I think that many readers and reviewers have pet genres they like better than others. Some anime and manga reviewers may prefer a moe manga like K-On! compared to a dramatic, violent seinen piece like Gantz. Hopefully, my dear readers, you will have noticed that I prefer slow-moving work that takes its time to fully explore its fictional world and the characters we experience that world through. I am not necessarily averse to other types of manga, and I love a good action flick, but my favorite movie is, and shall forever be Lost in Translation with Bill Murray and Scarlet Johansson.
Volunteering to review Bakuman was not that difficult, then. I knew what I was getting myself into, especially since Shonen Jump in Japan was debuting the manga to English speaking countries as it was released in the anthology as part of its 75th anniversary celebration. I had gotten a taste of the “manga about making manga” series from the creators of Death Note, and I was interested to see more. However, I had some reservations when I first read the translation on the Shonen Jump website. Surely the translation was bad – did that character just say “Men have dreams that women will never understand?”
Turns out, that’s exactly what she said.
One of the most interesting things about Bakuman is that it’s written by two manga creators who have done gangbuster work together before with a series that seemed to defy the shonen stereotypes at every turn. Death Note was dark, gritty, oftentimes violent and disturbing, and a really intelligent thriller. It wasn’t exactly something you would expect to come from the pages of Shonen Jump. Bakuman follows the exact same trend, but in a completely different direction. Yet again, the series is distinctly different than the manga you would expect to read in Shonen Jump. Still it is obvious that Bakuman is written for 14-year old boys.
Let me explain.
Bakuman is a story that looks at the world of creating manga from the perspective of a 14-year old boy. The series hits that mark fairly clearly. The main characters are both 14 years old, both go to the same junior high, and both (with a little prodding of the main character) have “BIG SHONEN DREAMS.” What these characters say, and what is said to them is indicative of what a 14-year old thinks about the world. In this way, we see some pretty sexist themes pop up in this series. Case in point; the main female lead, Asuki, essentially only exists to fulfill the romantic dreams of the main character, Moritaka. She is effectively a pretty face and an empty character. Another example; Moritaka’s father allows him to become a manga-ka (manga artist), and when his mother protests, she is given the following line, “Men have dreams that women will never understand.” Moritaka’s partner in manga, Akito, picks a girlfriend that supports his dream, and dismisses a girl who tries to persuade him that he should give up manga and be normal. Asuki agrees to wait forever for Moritaka, emphasizing that she has no will, and the outcomes of his endeavors are what are most important in their budding relationship.

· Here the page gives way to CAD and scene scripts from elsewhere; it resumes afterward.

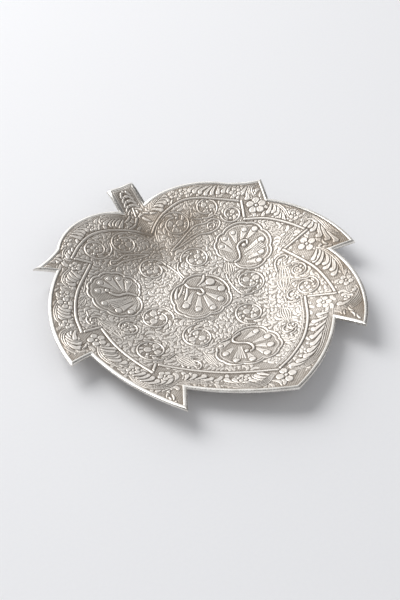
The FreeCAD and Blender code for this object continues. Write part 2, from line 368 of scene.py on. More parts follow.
def acanthus(spine, blades, side, reach, ribs):
    """A leaf: ribs that flow along its spine, and veined blades that peel off to one side.

    All blades leave from the first part of the spine, so the last are long and sweep on with
    it. reach is how far from the spine their tips lie.
    """
    path = smooth(spine)
    way = np.gradient(path, axis=0)
    way /= np.hypot(*way.T)[:, None]
    out = side * np.stack([-way[:, 1], way[:, 0]], 1)
    share = np.linspace(0.0, 1.0, len(path))
    for number in reversed(range(blades)):
        late = (number + 0.7) / blades
        far = reach * (1.0 - 0.4 * late ** 2) * rng.uniform(0.78, 1.12)
        points = []
        for along, off in ((0.32, 0.0), (0.6, 0.2), (0.86, 0.62), (1.0, 0.95), (0.98, 1.12)):
            at = int((len(path) - 1) * late * along)
            points.append(path[at] + out[at] * far * off)
        blade = smooth(points, step=0.4)
        swell = 0.25 + 0.75 * np.linspace(0.0, 1.0, len(blade))
        raise_shape(blade, BLADE_WIDTH / 2.0 * swell, 0.62, 0.45)
        crease(blade[3:-4], 0.2, 0.55)
    for rib in range(ribs):
        beside = (rib - 0.25) * 1.5 * np.sin(math.pi * (0.12 + 0.8 * share))
        swell = 0.45 + 0.55 * np.sin(math.pi * share) ** 0.6
        raise_shape(path - out * beside[:, None], 0.72 * swell, 0.62 - 0.08 * rib, 0.4)


def bud(x, y, tip_x, tip_y, width, veins=2):
    """A slender pointed bud with veins from end to end."""
    base = np.array([x, y])
    tip = np.array([tip_x, tip_y])
    across = np.array([y - tip_y, tip_x - x]) / math.hypot(tip_x - x, tip_y - y)
    for number in sorted(range(-veins, veins + 1), key=abs, reverse=True):
        offset = across * width / 2.0 * number / veins
        line([base, base * 0.66 + tip * 0.34 + offset, base * 0.3 + tip * 0.7 + offset * 0.8,
              tip], 1.6, 0.55, start=0.5, end=0.5, groove=0.5)


# ---- the ornament

# The raised line that frames the field, from the notch of the heart round to it again. Each
# stretch between two corners starts where the one before it ends.
FIELD_STRETCHES = [
    [(8, 87.5), (20, 93.5), (37, 96.5), (51, 91.5), (62, 83), (79, 68)],
    [(71.5, 51.5)],
    [(86, 41), (97, 25.5), (104, 10)],
    [(79, 6.5)],
    [(84, -12), (86.3, -28), (84.5, -46), (81, -60)],
    [(63, -45.5)],
    [(51, -65.5), (36, -81.5), (17, -93.5), (0, -100.5)],
    [(-15, -91.5), (-33, -79.5), (-53, -62.5), (-69.5, -47)],
    [(-76.5, -55)],
    [(-81.5, -38), (-85.5, -17), (-86, 5.5)],
    [(-102, 4.5)],
    [(-97, 24), (-84, 46), (-60, 70)],
    [(-72, 79)],
    [(-60, 89.5), (-46, 96.5), (-30, 96), (-12, 89), (0, 80)],
]
FIELD_LINE = [before[-1:] + stretch
              for before, stretch in zip(FIELD_STRETCHES[-1:] + FIELD_STRETCHES, FIELD_STRETCHES)]

# The field's scrolls: the stem's way in, then the middle of the volute, its radius, the angle
# at which it starts, and the way it turns.
SCROLLS = [
    ([(-3, 26), (-3, 36), (-5.5, 47)], -18, 47, 12, 0, 1),
    ([(-1, 27), (-1, 36), (3, 43)], 18, 41, 12, 165, -1),
    ([(-22, -13), (-29, -7)], -42, -1, 13, -28, 1),
    ([(34, 22), (28, 10), (26.5, -2), (28, -12), (34, -15)], 41, -3, 12, -110, 1),
    ([(-3, -24), (-12, -20), (-20, -19.3)], -24.5, -33, 12.8, 70, 1),
    ([(3, -42), (9, -44), (18, -44.5)], 22, -32.5, 12.5, -105, -1),
    ([(-50, -42), (-58, -45)], -63, -31, 13, -80, -1),
    ([(52, -34), (50, -40)], 58.5, -38, 8, 200, 1),
    ([(60, -26), (68, -26), (76, -31)], 71, -37, 9.5, 45, -1),
    ([(1, 72), (5, 82), (13, 88.5)], 22, 78.5, 13, 125, -1),
    ([(33, 86), (36, 77), (43, 72)], 51.5, 79.5, 10.5, 225, 1),
    ([(54, 70), (57, 66)], 65.5, 62.5, 8.6, 160, 1),
    ([(-2, 70), (-8, 82), (-15, 88)], -25, 79.5, 11.5, 50, 1),
    ([(-36, 84), (-38, 77), (-43, 72.5)], -49.5, 81.5, 10.5, -60, -1),
    ([(34, -68), (31, -74)], 33.5, -66, 6, 250, 1),
    ([(-88, 24), (-90, 17)], -86, 13, 7, 130, 1),
    ([(-34, -58), (-41, -52)], -46, -60, 8, 120, 1),
    ([(66, -6), (74, -10)], 76, -18, 7, 90, -1),
    ([(-52, 4), (-58, 4)], -66, -2, 9, 30, 1),
]

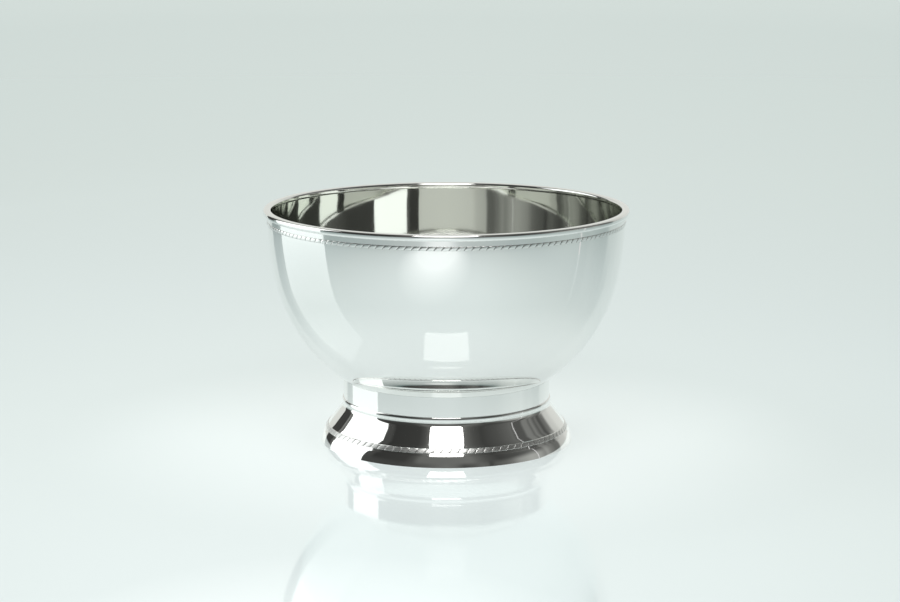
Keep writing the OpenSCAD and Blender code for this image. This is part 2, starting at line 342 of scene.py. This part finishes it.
footLow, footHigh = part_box("foot_shell")
footSize = {"wall": 1.2 * mm, "hole": 4.5 * mm, "neckR": 6.6 * mm, "skirtHigh": 10.3 * mm,
            "skirtR": 34.3 * mm, "skirtLean": 10.0, "bandHigh": 6.9 * mm, "bandIn": 4.3 * mm,
            "ropeHigh": 5.6 * mm}
collarLow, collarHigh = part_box("collar")
wall = footSize["wall"]
under = footHigh.z - wall
skirtR = footSize["skirtR"]
skirtX = footHigh.x - skirtR * math.cos(math.radians(footSize["skirtLean"]))
skirtZ = -skirtR * math.sin(math.radians(footSize["skirtLean"]))
skirtTop = math.degrees(math.asin((footSize["skirtHigh"] - skirtZ) / skirtR))
lowR, lowZ = skirtX + skirtR * math.cos(math.radians(skirtTop)), footSize["skirtHigh"]
highR, highZ = lowR - footSize["bandIn"], lowZ + footSize["bandHigh"]
neckX = collarHigh.x + footSize["neckR"]
toNeck = (neckX - highR, footHigh.z - highZ)    # from the band's upper edge to the neck curve's centre
lean = math.atan2(toNeck[1], toNeck[0]) + math.asin(footSize["neckR"] / math.hypot(*toNeck)) - math.pi / 2
neckLean = math.degrees(lean)
mesh = bmesh.new()
end = startAt(mesh, footSize["hole"], under)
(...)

Does that insult me as a 23-year old man? Yes. Quite a-fucking-bit in fact. Would that insult a 14-year old boy? Hell no. This is how he perceives the world. Parental units are always being accused of “not understanding me.” Girls are their to cheer their boyfriends on at sporting events. This is more of that same crap. Whether or not this written with tongue firmly in cheek is another matter. If so, it makes some of the ludicrous statements more palatable, but still, this is the kind of stuff that would make people toss a book into the garbage (I’ve placed manga in file 13 for lesser offenses).

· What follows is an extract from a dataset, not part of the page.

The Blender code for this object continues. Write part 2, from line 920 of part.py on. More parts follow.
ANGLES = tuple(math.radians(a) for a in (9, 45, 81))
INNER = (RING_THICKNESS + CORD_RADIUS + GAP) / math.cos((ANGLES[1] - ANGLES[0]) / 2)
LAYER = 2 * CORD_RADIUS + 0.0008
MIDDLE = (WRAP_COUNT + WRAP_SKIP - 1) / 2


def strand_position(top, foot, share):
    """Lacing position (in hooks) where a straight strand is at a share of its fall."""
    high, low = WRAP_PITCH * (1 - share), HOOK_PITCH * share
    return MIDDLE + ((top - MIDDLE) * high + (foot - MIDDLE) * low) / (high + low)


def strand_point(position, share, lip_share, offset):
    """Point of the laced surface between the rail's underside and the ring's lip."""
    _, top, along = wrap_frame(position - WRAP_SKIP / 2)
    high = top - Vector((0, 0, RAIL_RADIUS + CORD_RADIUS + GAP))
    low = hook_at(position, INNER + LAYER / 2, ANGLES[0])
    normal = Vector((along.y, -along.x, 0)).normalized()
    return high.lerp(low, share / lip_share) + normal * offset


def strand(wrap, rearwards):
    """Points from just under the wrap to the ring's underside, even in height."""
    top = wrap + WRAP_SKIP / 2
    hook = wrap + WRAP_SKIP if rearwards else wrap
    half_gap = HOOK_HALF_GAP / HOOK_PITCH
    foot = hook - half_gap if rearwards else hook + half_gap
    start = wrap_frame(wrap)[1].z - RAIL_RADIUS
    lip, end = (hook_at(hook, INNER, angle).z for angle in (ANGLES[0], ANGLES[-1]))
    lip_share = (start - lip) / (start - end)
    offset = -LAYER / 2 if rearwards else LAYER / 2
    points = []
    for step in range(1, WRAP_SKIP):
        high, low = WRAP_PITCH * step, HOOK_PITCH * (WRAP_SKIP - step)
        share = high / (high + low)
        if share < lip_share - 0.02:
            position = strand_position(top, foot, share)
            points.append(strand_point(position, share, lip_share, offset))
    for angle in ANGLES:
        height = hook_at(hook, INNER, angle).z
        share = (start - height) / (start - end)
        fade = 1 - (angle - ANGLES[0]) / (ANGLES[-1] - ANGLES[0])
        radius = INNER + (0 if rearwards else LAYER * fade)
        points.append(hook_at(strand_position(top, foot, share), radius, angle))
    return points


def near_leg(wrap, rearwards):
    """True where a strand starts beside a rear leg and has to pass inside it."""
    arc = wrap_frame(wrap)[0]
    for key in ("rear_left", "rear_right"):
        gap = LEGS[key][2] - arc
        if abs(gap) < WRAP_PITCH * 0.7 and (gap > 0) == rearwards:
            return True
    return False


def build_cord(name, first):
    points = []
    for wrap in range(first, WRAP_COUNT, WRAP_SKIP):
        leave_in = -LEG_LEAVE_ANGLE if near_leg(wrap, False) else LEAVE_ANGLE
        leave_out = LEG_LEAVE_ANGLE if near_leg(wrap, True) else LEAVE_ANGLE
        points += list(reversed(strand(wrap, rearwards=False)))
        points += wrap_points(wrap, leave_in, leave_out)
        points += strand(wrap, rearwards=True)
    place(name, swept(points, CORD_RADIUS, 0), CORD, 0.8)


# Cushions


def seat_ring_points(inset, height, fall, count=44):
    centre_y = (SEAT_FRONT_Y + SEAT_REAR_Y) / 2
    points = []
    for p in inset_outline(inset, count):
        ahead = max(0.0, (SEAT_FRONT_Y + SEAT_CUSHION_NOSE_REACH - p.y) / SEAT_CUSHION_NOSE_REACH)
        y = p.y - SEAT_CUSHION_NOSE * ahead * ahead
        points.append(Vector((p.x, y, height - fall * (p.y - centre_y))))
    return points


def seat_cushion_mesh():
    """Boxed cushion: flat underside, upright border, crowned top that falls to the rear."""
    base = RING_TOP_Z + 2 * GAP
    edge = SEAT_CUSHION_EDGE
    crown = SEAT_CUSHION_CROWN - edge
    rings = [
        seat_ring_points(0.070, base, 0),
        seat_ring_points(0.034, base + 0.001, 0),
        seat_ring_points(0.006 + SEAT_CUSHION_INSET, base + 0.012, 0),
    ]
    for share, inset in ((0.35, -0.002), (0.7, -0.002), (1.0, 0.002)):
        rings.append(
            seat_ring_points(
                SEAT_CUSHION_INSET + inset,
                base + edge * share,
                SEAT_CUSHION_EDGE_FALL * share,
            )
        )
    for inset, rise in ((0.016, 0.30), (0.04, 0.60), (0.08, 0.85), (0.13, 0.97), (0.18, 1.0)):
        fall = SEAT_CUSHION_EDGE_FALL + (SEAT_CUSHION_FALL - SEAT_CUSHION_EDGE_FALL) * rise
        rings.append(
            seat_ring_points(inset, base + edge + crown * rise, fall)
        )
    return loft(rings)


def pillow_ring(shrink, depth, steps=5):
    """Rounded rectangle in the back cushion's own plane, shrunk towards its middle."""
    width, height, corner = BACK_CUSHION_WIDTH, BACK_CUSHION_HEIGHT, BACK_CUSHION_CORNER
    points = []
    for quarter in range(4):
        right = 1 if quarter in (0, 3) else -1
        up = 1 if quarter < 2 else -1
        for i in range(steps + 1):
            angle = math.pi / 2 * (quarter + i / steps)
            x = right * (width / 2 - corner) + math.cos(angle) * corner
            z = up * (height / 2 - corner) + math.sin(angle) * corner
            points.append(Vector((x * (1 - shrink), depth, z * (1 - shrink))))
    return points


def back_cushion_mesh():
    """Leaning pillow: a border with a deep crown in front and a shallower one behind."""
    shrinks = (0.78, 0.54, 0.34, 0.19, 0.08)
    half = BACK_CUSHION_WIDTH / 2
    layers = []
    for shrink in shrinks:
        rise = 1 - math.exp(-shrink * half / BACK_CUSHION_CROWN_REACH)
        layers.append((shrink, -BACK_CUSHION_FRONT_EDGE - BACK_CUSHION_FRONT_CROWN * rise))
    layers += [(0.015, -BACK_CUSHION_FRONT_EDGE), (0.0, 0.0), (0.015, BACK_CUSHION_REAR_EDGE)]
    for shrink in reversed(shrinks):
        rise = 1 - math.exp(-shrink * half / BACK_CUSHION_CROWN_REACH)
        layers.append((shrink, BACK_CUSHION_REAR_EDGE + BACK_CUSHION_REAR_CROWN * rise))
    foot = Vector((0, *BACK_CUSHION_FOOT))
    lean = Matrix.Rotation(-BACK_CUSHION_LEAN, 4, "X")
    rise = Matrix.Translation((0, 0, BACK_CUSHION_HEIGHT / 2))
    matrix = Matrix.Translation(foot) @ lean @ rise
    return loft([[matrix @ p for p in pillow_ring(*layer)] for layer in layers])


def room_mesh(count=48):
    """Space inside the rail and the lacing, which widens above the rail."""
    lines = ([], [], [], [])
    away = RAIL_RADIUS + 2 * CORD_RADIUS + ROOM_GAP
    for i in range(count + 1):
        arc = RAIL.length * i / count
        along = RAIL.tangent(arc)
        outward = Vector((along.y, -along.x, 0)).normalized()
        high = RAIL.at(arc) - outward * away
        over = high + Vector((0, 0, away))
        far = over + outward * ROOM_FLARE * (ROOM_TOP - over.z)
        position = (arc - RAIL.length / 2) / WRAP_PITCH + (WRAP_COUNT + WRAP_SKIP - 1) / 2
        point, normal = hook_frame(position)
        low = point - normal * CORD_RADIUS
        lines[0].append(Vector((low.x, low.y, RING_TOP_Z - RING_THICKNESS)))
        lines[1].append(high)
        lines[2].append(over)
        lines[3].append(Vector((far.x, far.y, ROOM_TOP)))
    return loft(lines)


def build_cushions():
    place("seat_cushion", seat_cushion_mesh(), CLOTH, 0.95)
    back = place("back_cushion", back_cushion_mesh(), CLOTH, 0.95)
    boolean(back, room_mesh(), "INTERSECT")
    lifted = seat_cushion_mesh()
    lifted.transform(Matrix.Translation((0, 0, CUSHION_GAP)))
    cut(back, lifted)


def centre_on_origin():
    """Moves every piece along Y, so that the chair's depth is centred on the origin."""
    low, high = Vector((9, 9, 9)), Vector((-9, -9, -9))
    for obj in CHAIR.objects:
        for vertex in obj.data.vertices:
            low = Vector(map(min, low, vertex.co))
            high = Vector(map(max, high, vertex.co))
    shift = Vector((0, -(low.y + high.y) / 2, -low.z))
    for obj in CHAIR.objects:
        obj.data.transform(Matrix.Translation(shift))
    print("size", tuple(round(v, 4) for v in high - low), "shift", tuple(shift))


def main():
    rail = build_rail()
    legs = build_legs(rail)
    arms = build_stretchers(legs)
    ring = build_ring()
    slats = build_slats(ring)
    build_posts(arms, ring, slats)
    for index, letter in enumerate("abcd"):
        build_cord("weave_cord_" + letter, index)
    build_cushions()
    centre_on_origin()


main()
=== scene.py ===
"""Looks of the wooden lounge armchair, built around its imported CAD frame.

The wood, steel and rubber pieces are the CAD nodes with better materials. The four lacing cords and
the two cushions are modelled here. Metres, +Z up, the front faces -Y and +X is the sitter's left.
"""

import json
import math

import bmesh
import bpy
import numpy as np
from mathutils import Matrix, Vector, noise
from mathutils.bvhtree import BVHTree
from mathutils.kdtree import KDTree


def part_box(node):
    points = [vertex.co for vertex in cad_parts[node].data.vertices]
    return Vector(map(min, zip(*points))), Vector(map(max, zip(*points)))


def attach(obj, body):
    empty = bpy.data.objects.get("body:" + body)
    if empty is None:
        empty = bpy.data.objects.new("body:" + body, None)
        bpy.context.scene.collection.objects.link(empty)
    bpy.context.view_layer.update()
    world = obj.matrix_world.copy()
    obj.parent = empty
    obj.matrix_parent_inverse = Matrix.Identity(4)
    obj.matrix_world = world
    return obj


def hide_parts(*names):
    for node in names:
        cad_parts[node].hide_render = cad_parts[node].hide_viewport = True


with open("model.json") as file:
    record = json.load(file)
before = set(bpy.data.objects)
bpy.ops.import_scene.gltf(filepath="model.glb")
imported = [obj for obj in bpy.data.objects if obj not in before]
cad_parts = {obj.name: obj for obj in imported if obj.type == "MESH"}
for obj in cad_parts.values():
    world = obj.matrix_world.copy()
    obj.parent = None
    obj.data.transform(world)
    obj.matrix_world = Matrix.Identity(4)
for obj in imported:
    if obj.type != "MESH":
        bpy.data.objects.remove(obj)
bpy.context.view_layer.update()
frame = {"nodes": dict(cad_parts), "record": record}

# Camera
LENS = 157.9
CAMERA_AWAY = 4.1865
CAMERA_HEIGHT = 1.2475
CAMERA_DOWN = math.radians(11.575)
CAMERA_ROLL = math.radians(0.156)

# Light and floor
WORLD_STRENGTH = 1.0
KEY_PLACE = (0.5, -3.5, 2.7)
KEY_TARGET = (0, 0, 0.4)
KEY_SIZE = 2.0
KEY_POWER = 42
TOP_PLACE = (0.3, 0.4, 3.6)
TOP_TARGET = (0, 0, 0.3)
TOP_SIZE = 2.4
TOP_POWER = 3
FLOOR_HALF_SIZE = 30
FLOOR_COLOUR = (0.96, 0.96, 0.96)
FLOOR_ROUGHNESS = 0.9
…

I don’t consider myself a sexist, and I really don’t like the way women are portrayed in this manga. I abhor the parts of the series where these sorts of sexist statements are made. The female characters in Death Note were likewise weak and mainly existed to fulfill the needs of male characters. These admonitions being said, Bakuman is an intriguing slice-of-life story. It hits all the points I want it to, explaining things like how manga series are rated in anthologies, how a manga creator pitches their ideas to a publishing company, how the editing process works, how manga get published, etc. There is a bevy of information, but it’s handled in such a way that it flows along with the story. Tsugumi Ohba also has a knack for writing storylines that don’t feel contrived, and the conflicts that the two male leads get themselves into seem natural and a mere progression as their involvement in the manga creation process grows. The main characters also develop pretty well, despite the female characters being pretty weakly created.
Along with being a good slice-of-life comic, Bakuman is also simultaneously the best illustrated shonen manga currently in print in English. Takeshi Obata has developed as an artist since his manga first started getting published. His progression through Hikaru no Go has made it clear that he has developed his skills immensely, and he is in top form for Bakuman.
At the end of the day, I’m conflicted. I want to recommend Bakuman for its no-holds barred look at the process of manga creation, and for showing a slice-of-life that hasn’t really been illuminated for non-Japanese speaking readers until now. At the same time, I can’t really recommend the series because of its backwards views of women and the weak, sexist writing.
Maybe, in time, we will come to understand whether or not the reservations I have with Bakuman will make the comic unreadable, or will be small stumble in a largely entertaining series. For now, I am willing to withhold total condemnation; whether or not Bakuman makes the grade will have to be determined by future volumes.